Abstract: Collection includes professional and personal correspondence, articles and extensive notes and research regarding Fineman's
Shakespearean literary scholarship, emphasizing the principles of contemporary psychoanalysis and structuralism as tools of
criticism.
Languages Represented:
English
Information for Researchers
Access
Collection is open for research.
Publication Rights
Copyright has not been assigned to The Bancroft Library. All requests for permission to publish or quote from manuscripts
must be submitted in writing to the Head of the Manuscripts Division. Permission for publication is given on behalf of The
Bancroft Library as the owner of the physical items and is not intended to include or imply permission of the copyright holder,
which must also be obtained by the reader. The literary executor of the estate of Joel Fineman is Bentley Layton, of Yale University. Requests for permission to publish are to be directed to Professor Layton and to Elliot Fineman. Consult repository for address.
Preferred Citation
[Identification of item], Joel Fineman papers, BANC MSS 90/44 c, The Bancroft Library, University of California, Berkeley.

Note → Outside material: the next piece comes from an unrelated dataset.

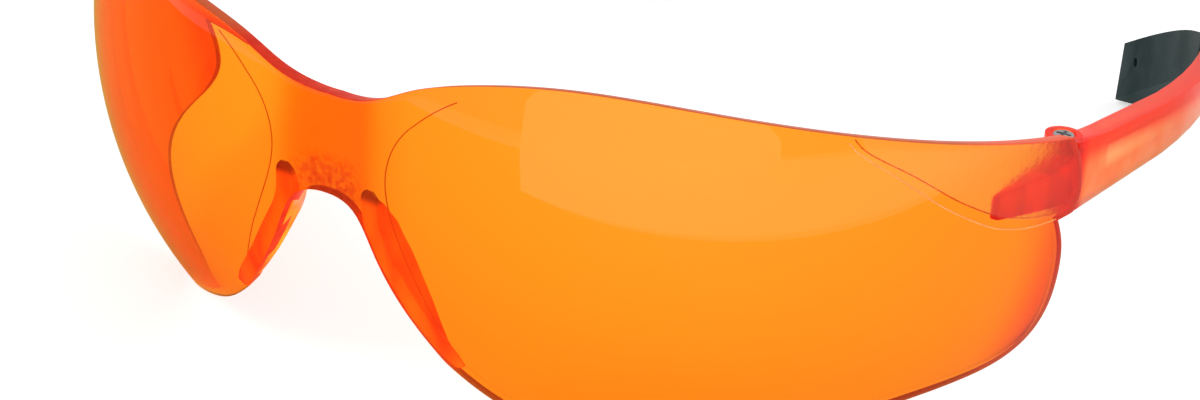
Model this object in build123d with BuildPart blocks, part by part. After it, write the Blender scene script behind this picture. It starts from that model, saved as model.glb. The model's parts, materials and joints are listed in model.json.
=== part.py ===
from build123d import *
from math import asin, cos, degrees, radians, sin, sqrt
import os

# Wraparound safety glasses: a one-piece lens, two temple arms, two rubber tips and two hinge screws.
# Millimetres. X runs across the face, -Y is the front, +Y runs along the temples, +Z is up.
# The glasses stand on Z = 0, on the lens's lower rim and the rear ends of the tips.
# A setback is a distance behind the foremost point of the lens.

# Lens: two ball-shaped lobes side by side, joined by a shallow valley
lens_radius = 60.0
lens_wall = 2.2
lobe_offset = 13.9
lobe_height = 31.3
draft_azimuth = 35.0
valley_radius = 30.0
bridge_wall = 2.6
bridge_azimuth = 4.0

# Rims of the right half: (azimuth in degrees round the lobe, height above the ground)
top_rim = [(-18.5, 42.6), (-13.6, 42.0), (-8.7, 42.6), (-4.6, 44.2), (-0.6, 46.1), (6.7, 48.1),
           (17.0, 49.3), (30.0, 48.6), (48.0, 45.8), (67.0, 42.2), (79.6, 39.8)]
end_rim = [(79.6, 39.8), (81.2, 36.6), (81.9, 33.8), (81.8, 31.4), (80.8, 29.9)]
notch_corner = (77.8, 29.9)
lower_rim = [notch_corner, (79.9, 25.7), (81.4, 20.5), (82.2, 15.6), (81.2, 12.0), (77.0, 9.9),
             (70.0, 9.3), (61.0, 8.7), (50.0, 6.0), (34.0, 0.11), (20.0, 2.0), (10.0, 5.4),
             (4.6, 8.7), (1.8, 11.0)]
nose_rim = [(1.8, 11.0), (-2.6, 17.0), (-5.9, 22.8), (-8.0, 27.2), (-10.0, 29.1), (-13.36, 29.7),
            (-17.0, 29.1)]

# Nose flanges
flange_wall = 2.4
flange_splay = 8.0
flange_top = (6.4, 31.9)
flange_reach = 15.0
flange_rear = [(1.4, 33.2), (3.4, 30.0), (4.7, 27.0), (5.3, 23.0), (5.2, 17.6), (4.6, 12.0), (3.6, 8.0)]

# Hinge knuckle on the lens, and its web to the wall
hinge_inset = 3.55
hinge_behind = 1.45
knuckle_radius = 1.6
knuckle_bottom = 31.2
knuckle_height = 5.2
web_reach = 15.5
web_root = 0.4
web_rear = 2.6
web_nose_low = 32.7
web_nose_height = 2.9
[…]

Materials Cataloged Separately
- Videotapes/sound recordings have been transferred to the Microforms Division of The Bancroft Library.

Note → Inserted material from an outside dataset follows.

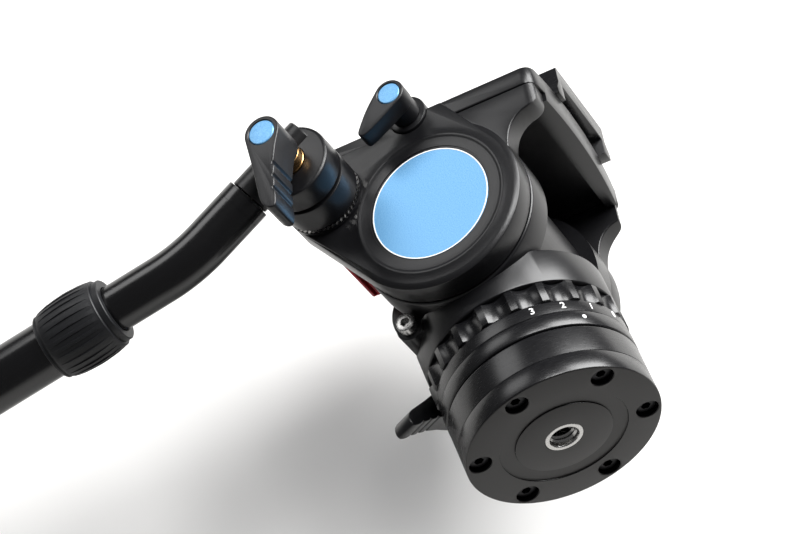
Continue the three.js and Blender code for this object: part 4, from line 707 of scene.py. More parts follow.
# %% Turning body
pan_body = spun("pan_body_detailed", [
    (0, 50.4), (14.3, 50.4), (14.3, 37.55), (32.9, 37.55), (33.25, 37.64), (33.5, 37.86),
    (33.6, 38.2), (33.6, 50.7), (33.5, 51.1), (33.26, 51.36), (32.9, SKIRT_TOP),
    (0, SKIRT_TOP)], FINE)
drum_section = [(0, 21.9), (32, 21.9), (32, 33.15), (31.86, 33.52), (31.5, 33.8), (0, 33.8)]
waist = placed(rod("waist", 27, -22.3, 22.3, FINE), AT_TILT)
drums = [placed(spun("drum", drum_section, FINE), AT_TILT),
         placed(spun("drum", drum_section, FINE), AT_TILT, FLIP_X)]
lug = spun("lug", [(0, 10), (4.9, 10), (4.9, 24.3), (4.75, 24.65), (4.4, 24.8), (0, 24.8)], COARSE)
placed(lug, SIDEWAYS, AT_LUG)
web = eased(block("web", 10.05, 24.5, LUG_Y, 0, LUG_Z - WEB_HALF, LUG_Z + WEB_HALF), 0.3)
lock_boss = spun("lock_boss", [
    (0, 20), (6.4, 20), (6.4, 33.7), (6.28, 34.05), (6, 34.2), (0, 34.2)], COARSE)
welded(pan_body, waist, *drums, lug, web, placed(lock_boss, RADIAL))
carved(pan_body, placed(rod("tilt_bore", 20, -40, 40, FINE), AT_TILT),
       placed(rod("stud_hole", 2.8, 0, 40), RADIAL))
carved(pan_body, rod("bearing_pocket", 14.3, 30, 50.4, MEDIUM))
finished(pan_body, blasted, "pan", "anodised", "pan_body")

# %% [markdown]
# The lug's screw is bright steel with a hexagon socket. The function that made the base
# plate's screws makes it too, and it is turned over so that its head faces outwards.

# %% Lug screw
TURNED_OVER = Matrix.Diagonal((1, -1, -1, 1))
lug_screw = cap_screw("lug_screw_detailed", 3.5, 3.4, 1.9, 11.2)
placed(lug_screw, TURNED_OVER, at(z=28.5), SIDEWAYS, AT_LUG)
finished(lug_screw, steel, "pan", "steel", "lug_screw")

# %% [markdown]
# ## Levers
#
# Every lock has a lever of one kind: a round head with a coloured cap, a tapering arm and a
# rounded tip. The long ones have pairs of finger ridges on their flank. The outline is given
# in shares of the head's radius and the reach, so one function makes long and short levers,
# and lever and cap are placed and handed over together.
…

Administrative Information
Acquisition Information
The Joel Fineman Papers were donated to The Bancroft Library on September 26, 1989 by his brother, Elliot Fineman.
Biography
Joel Fineman, son of Alan Finemanand Sylvia Balakoff Fineman, was born in New York City on January 14, 1947. He received his B.A. (cum laude) in English from the University of California, Berkeley in 1968 and his M.A. and Ph.D. in English from the State University of New York at Buffalo in 1974.
From 1969 to 1971, Fineman was a teaching assistant at SUNY-Buffalo. He became an instructor at the University of the Negev in Beersheva, Israel for the years 1972-1973. Through a teaching fellowship, he returned to New York in 1974 as an adjunct instructor at
Hunter College, City University of New York. In 1976-1977, Fineman was honored as the Andrew W. Mellon Post-Doctoral Fellow at The Center for the Humanities, Wesleyan University in Middletown, Connecticut. Lastly, he returned to the University of California, Berkeley as an assistant professor in 1977; he was promoted to associate professor status in 1983.

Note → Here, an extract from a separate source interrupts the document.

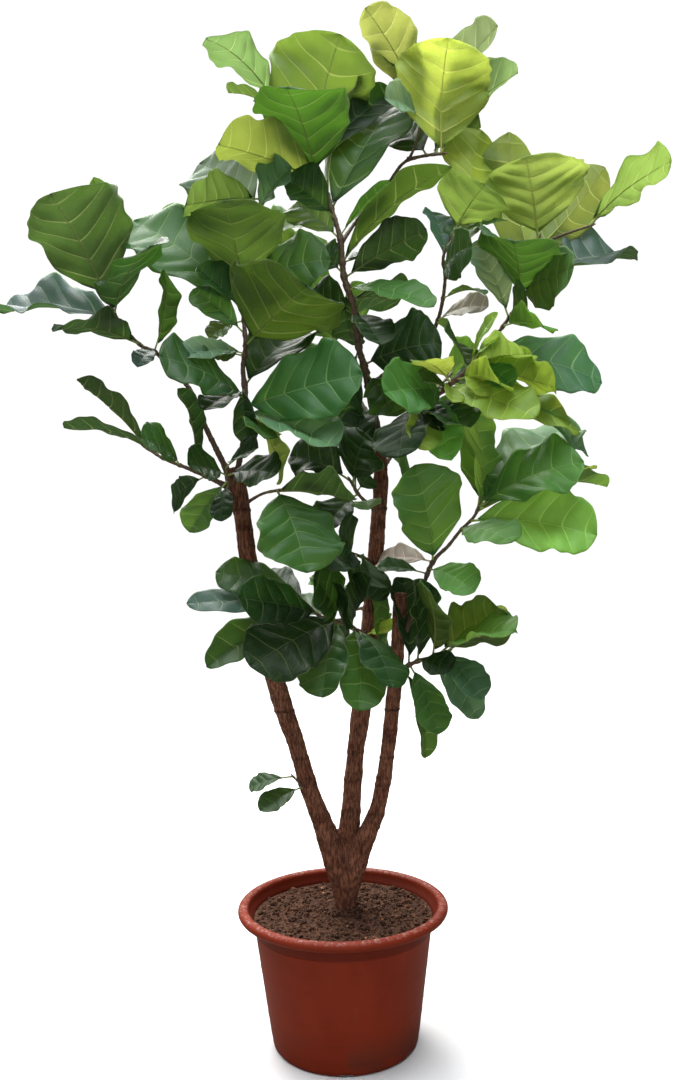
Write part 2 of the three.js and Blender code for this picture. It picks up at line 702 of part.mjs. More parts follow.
const materials = {
  pot: new THREE.MeshStandardMaterial({ color: 0x6e2c1e, roughness: 0.45, metalness: 0 }),
  soil: new THREE.MeshStandardMaterial({ color: 0x3a2a22, roughness: 0.95, metalness: 0 }),
  bark: new THREE.MeshStandardMaterial({ color: 0x55382b, roughness: 0.85, metalness: 0 }),
  leaf: new THREE.MeshStandardMaterial({ color: 0x3f7a35, roughness: 0.35, metalness: 0 }),
};

const group = new THREE.Group();
group.add(meshOf("pot", potSolid(), materials.pot));
group.add(meshOf("soil", soilSolid(), materials.soil));
group.add(meshOf("trunk", trunkSolid(), materials.bark));
const trunkRoom = trunkSolid(GAP);
const leaderRoom = stemsSolid(BOUGHS.leader, GAP);
for (const [name, bough] of Object.entries(BOUGHS)) {
  const parentRoom = ON_LEADER.includes(name) ? trunkRoom.add(leaderRoom) : trunkRoom;
  group.add(meshOf(name, boughSolid(bough, parentRoom), materials.leaf));
}

export default group;
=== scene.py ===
# %% [markdown]
# # A fiddle leaf fig in a nursery pot
#
# The plant is a young tree grown with three limbs in a round plastic tub. Everything here is in
# metres, +Z up, with the middle of the pot's base at the origin and the front towards -Y.
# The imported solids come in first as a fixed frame. Each one is then replaced by finer pieces in
# about the same place: the pot, the soil, the trunk, and the wood and leaves of every bough.

import itertools
import math

import bpy
import numpy as np
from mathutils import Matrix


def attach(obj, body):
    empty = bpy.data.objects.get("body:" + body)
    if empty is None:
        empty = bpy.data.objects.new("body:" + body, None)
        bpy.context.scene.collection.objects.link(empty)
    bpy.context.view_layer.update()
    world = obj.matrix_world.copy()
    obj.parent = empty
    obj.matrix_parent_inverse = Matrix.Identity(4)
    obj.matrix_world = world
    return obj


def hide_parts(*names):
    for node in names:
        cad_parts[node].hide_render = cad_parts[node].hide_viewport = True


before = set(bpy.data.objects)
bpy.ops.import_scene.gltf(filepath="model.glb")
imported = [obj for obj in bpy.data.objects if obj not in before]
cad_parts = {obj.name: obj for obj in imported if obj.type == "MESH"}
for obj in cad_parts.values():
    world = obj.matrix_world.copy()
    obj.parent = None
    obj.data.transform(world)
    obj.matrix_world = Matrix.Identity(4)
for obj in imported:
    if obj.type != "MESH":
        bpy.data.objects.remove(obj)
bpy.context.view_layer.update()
MM = 0.001
print("solids:", len(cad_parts))

# %% [markdown]
# ## Camera and light
#
# The photograph was taken from about 2.1 m away at about half the plant's height, level, with the
# camera turned a little over 1 degree. That places the eye as high as the lower leaves, so the
# top of the soil shows and so do the undersides of the high leaves.
#
# The light is a bright overcast sky: a sun with very soft edges from above, and two big soft
# panels overhead, one of them behind the plant, so that it shines through the top leaves. A small
# weak panel in front and a dim surround fill the shadows. The camera sees the surround as white.

# %% Camera
EYE = (0.010, -2.080, 1.072)
ROLL = 0.021
LENS = 32.2
SENSOR_WIDTH = 36.0

camera_data = bpy.data.cameras.new("camera")
camera_data.sensor_width = SENSOR_WIDTH
camera_data.lens = LENS
camera = bpy.data.objects.new("camera", camera_data)
camera.location = EYE
camera.rotation_euler = (math.radians(90), ROLL, 0)
bpy.context.scene.collection.objects.link(camera)
bpy.context.scene.camera = camera
print("camera at", EYE)


# %% Soft panels
def soft_panel(name, place, aim, size, power, colour):
    """A square area light at `place` that faces `aim`, with its side in metres and its power in
    watts. It lights the scene and isn't seen."""
    data = bpy.data.lights.new(name, "AREA")
    data.size = size
    data.energy = power
    data.color = colour
    panel = bpy.data.objects.new(name, data)
    panel.location = place
    direction = np.subtract(aim, place)
    flat = math.hypot(direction[0], direction[1])
    turn = math.atan2(direction[1], direction[0]) - math.pi / 2
    panel.rotation_euler = (math.atan2(direction[2], flat) + math.pi / 2, 0, turn)
    panel.visible_camera = False
    bpy.context.scene.collection.objects.link(panel)


soft_panel("sky_behind", (-0.8, 2.2, 4.4), (0, 0, 1.5), 2.6, 285, (1.0, 0.98, 0.94))
soft_panel("sky_above", (0.5, -0.9, 4.6), (0, 0, 1.2), 2.4, 160, (0.90, 0.95, 1.0))
soft_panel("open_front", (0.2, -3.4, 0.7), (0, 0, 0.5), 1.4, 27, (1.0, 0.98, 0.96))

# %% Sky and surround
SKY_STRENGTH = 4.6
SKY_SPREAD = math.radians(75)
FILL_STRENGTH = 0.09
BACKDROP_STRENGTH = 1.05

sky_data = bpy.data.lights.new("sky", "SUN")
sky_data.energy = SKY_STRENGTH
sky_data.angle = SKY_SPREAD
sky = bpy.data.objects.new("sky", sky_data)
sky.rotation_euler = (math.radians(-18), math.radians(-12), 0)
bpy.context.scene.collection.objects.link(sky)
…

In addition to the honor of being named a Mellon Fellow in 1976, Joel Fineman was a Visiting Fellow at New York University's Institute for the Humanities in the summer of 1980 and won a National Endowment for the Humanities Research Fellowship in 1981. In 1985 he was named a
Fellow by the Guggenheim Foundation and in 1986 he was the recipient of the James Russell Lowell Prize, given to him by the Modern Language Association of America for his crowning achievement,
Shakespeare's Perjured Eye: The Invention of Poetic Subjectivity in the Sonnets.
Fineman supplemented his personal academic pursuits by his participation on the editorial boards of several journals, including
Representations and
October. He was a frequent guest lecturer at universities and scholarly institutions in both the United States and abroad.
Joel Fineman died March 28, 1989 at the age of 42. At the time of his death, he was working on his proposed second book,
Shakespeare's Will,
a study of the playwright's influence on theorization of person.
Scope and Content
Joel Fineman's correspondents consist mainly of colleagues, either those with whom he associated during his doctoral years at the State University of New York or those who were associate professors at the University of California, Berkeley during the same period as he. Other correspondents include publishers and prospective publishers.
Fineman's writings are centered mainly on the study of Shakespeare, with an emphasis on the principles of contemporary psychoanalysis
and structuralism as tools of criticism. Other subjects that he pursued included the history and theory of criticism and the
history of drama. Also, Fineman reviewed and responded to works by others that are concerned with his subjects of study, and
he often gave lectures (or read shortened versions) of his works.
The subject files are quite comprehensive and include ample information on the works that Fineman studied, both in notes and
research. By starting with the material contained in these files, it would be possible to trace the path that Fineman took
from a germinating idea to the finished product. Almost every work of Shakespeare is represented and there are notes on many
of the theories of Freud and psychoanalysis.
There are minimal files on Fineman's course materials; the lack of lecture notes is the most serious deficiency. Class readers
and syllabi comprise the major part of this portion of the collection.
The personal files on Joel Fineman contain details of his professional career, such as Fineman's curriculum vitae, information
on his academic honors, and reviews of his book,
Shakespeare's Perjured Eye: The Invention of Poetic Subjectivity in the Sonnets.